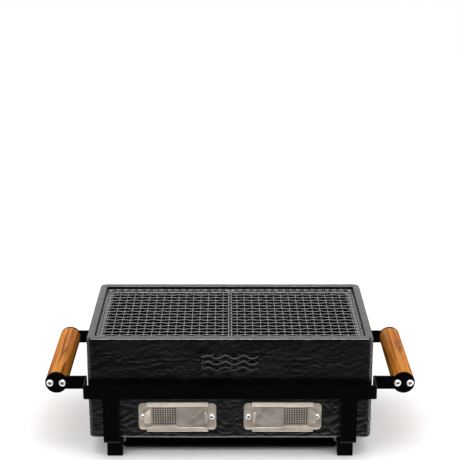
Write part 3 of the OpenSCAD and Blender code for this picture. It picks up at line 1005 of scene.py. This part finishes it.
def channel_profile(sign):
    """Closed cross-section (v, w) of the hooked guide channel on the sign side."""
    path = [(0.0005, 0.0212)]
    path += arc(0.0014, 0.0228, 0.0009, math.pi, -math.pi / 2, 5)
    path += arc(0.0029, 0.0237 - 0.0014, 0.0014, math.pi / 2, -(math.pi / 2 + CHANNEL_TILT), 8)
    v, w = path[-1]
    path.append((v - 0.0043 * math.sin(CHANNEL_TILT), w - 0.0043 * math.cos(CHANNEL_TILT)))
    left, right = [], []
    for i, (v, w) in enumerate(path):
        before, after = Vector(path[max(0, i - 1)]), Vector(path[min(len(path) - 1, i + 1)])
        along = (after - before).normalized()
        across = Vector((-along.y, along.x)) * (CHANNEL_SHEET / 2)
        left.append((v + across.x, w + across.y))
        right.append((v - across.x, w - across.y))
    nose = (Vector(path[-1]) - Vector(path[-2])).normalized() * (CHANNEL_SHEET * 0.35)
    tip = (path[-1][0] + nose.x, path[-1][1] + nose.y)
    return [(v, sign * w) for v, w in left + [tip] + right[::-1]]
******
- Exercise
Extract, word for word, each line of the listing above.

- Problem solution
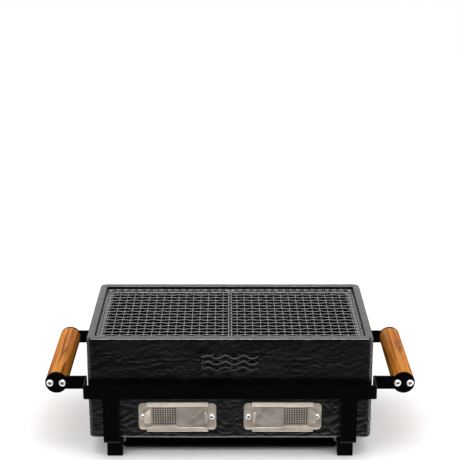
Write part 3 of the OpenSCAD and Blender code for this picture. It picks up at line 1005 of scene.py. This part finishes it.
def channel_profile(sign):
    """Closed cross-section (v, w) of the hooked guide channel on the sign side."""
    path = [(0.0005, 0.0212)]
    path += arc(0.0014, 0.0228, 0.0009, math.pi, -math.pi / 2, 5)
    path += arc(0.0029, 0.0237 - 0.0014, 0.0014, math.pi / 2, -(math.pi / 2 + CHANNEL_TILT), 8)
    v, w = path[-1]
    path.append((v - 0.0043 * math.sin(CHANNEL_TILT), w - 0.0043 * math.cos(CHANNEL_TILT)))
    left, right = [], []
    for i, (v, w) in enumerate(path):
        before, after = Vector(path[max(0, i - 1)]), Vector(path[min(len(path) - 1, i + 1)])
        along = (after - before).normalized()
        across = Vector((-along.y, along.x)) * (CHANNEL_SHEET / 2)
        left.append((v + across.x, w + across.y))
        right.append((v - across.x, w - across.y))
    nose = (Vector(path[-1]) - Vector(path[-2])).normalized() * (CHANNEL_SHEET * 0.35)
    tip = (path[-1][0] + nose.x, path[-1][1] + nose.y)
    return [(v, sign * w) for v, w in left + [tip] + right[::-1]]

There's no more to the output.